De plus, les jeux vidéo (et avant eux les jeux de rôle) impliquent davantage les spectateurs grâce à l’immersion, mais surtout grâce à l’interactivité. Passer du film ou du livre à ces médias, c’est passer d’une catharsis où le spectateur est globalement passif face au contenu à une catharsis où il intervient directement et activement sur le cours des événements. Un jeu d’action très rythmé est un défouloir qui permet au joueur de se libérer de ses frustrations : la principe de base de la catharsis. Dans une moindre mesure, un système de combat aussi dynamique que celui de Valkyrie Profile (ou celui d’un autre tri-Ace, le studio étant habitué à produire des jeux aux combats nerveux) assure le même rôle, surtout quand on vient d’enchaîner quatre furies sur le même ennemi. Covenant of the Plume offre même davantage de contrôle au joueur. Ironiquement, ce dernier est placé dans le rôle d’un quasi-dieu omnipotent : ce sont ses choix qui déterminent lesquels des personnages de son équipe survivront et lesquels mourront. La responsabilité de la mort des personnages jouables repose ainsi totalement entre les mains du joueur, ce dernier jouant un rôle direct par ses choix dans le récit et ajoutant ainsi une dimension active très particulière à la vision classique de la catharsis.

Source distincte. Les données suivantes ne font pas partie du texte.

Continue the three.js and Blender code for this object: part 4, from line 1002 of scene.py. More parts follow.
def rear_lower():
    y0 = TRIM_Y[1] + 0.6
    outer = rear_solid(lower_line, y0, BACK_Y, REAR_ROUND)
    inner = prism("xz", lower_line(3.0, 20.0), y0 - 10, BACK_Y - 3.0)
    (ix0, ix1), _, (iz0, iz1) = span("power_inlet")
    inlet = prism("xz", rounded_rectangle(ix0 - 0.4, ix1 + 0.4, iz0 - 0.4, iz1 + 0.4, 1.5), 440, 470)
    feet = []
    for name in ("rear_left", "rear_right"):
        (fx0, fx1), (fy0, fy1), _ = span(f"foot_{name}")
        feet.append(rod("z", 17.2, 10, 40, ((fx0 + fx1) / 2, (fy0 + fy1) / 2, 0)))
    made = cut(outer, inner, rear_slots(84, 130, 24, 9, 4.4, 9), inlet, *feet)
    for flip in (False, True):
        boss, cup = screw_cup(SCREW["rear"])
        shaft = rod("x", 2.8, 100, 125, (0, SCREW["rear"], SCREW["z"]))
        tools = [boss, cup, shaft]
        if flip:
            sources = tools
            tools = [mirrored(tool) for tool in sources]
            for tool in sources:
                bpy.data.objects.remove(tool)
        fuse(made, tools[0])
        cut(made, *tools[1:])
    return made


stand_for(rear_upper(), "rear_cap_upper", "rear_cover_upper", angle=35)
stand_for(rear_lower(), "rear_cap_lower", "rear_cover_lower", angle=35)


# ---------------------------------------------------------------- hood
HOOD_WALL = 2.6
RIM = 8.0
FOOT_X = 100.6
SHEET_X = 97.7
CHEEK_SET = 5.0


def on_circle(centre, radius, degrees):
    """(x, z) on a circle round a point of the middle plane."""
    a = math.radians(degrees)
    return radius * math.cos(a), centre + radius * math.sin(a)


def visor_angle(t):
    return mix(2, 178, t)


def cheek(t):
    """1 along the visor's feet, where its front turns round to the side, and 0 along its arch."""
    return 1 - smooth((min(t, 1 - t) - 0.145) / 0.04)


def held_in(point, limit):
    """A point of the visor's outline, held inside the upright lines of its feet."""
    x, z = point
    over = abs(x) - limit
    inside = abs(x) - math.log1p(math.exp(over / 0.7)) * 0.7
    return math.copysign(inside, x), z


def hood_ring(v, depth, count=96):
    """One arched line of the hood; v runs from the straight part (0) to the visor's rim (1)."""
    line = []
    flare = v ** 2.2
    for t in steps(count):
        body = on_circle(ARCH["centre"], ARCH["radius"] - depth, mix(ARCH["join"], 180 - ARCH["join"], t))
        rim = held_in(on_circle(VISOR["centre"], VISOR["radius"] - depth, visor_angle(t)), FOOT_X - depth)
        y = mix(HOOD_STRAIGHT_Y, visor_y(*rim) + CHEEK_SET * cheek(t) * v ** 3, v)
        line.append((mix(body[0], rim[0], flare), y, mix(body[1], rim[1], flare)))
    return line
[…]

Depuis le début de cet article, de nombreux parallèles entre la tragédie grecque et la série de tri-Ace ont été établis. Mais était-ce vraiment une volonté du studio de concevoir des jeux directement inspirés d’un genre littéraire ? Sans doute pas, mais l’intention était claire de faire un jeu tragique. En cela, le processus créatif s’est sans doute nourri (consciemment ou non) d’une très longue tradition littéraire européenne dont l’origine remonte à la Grèce antique. En effet, les tragédiens grecs de l’Antiquité ont en fait initié un mouvement littéraire qui a plus tard inspiré de très nombreux auteurs comme Shakespeare ou Racine et qui a fortement influencé l’apparition de nouveaux genres comme le drame. Cet impact a été si fort et si généralisé qu’il suffit souvent de chercher un peu dans une production moderne pour y voir l’empreinte de la tragédie antique.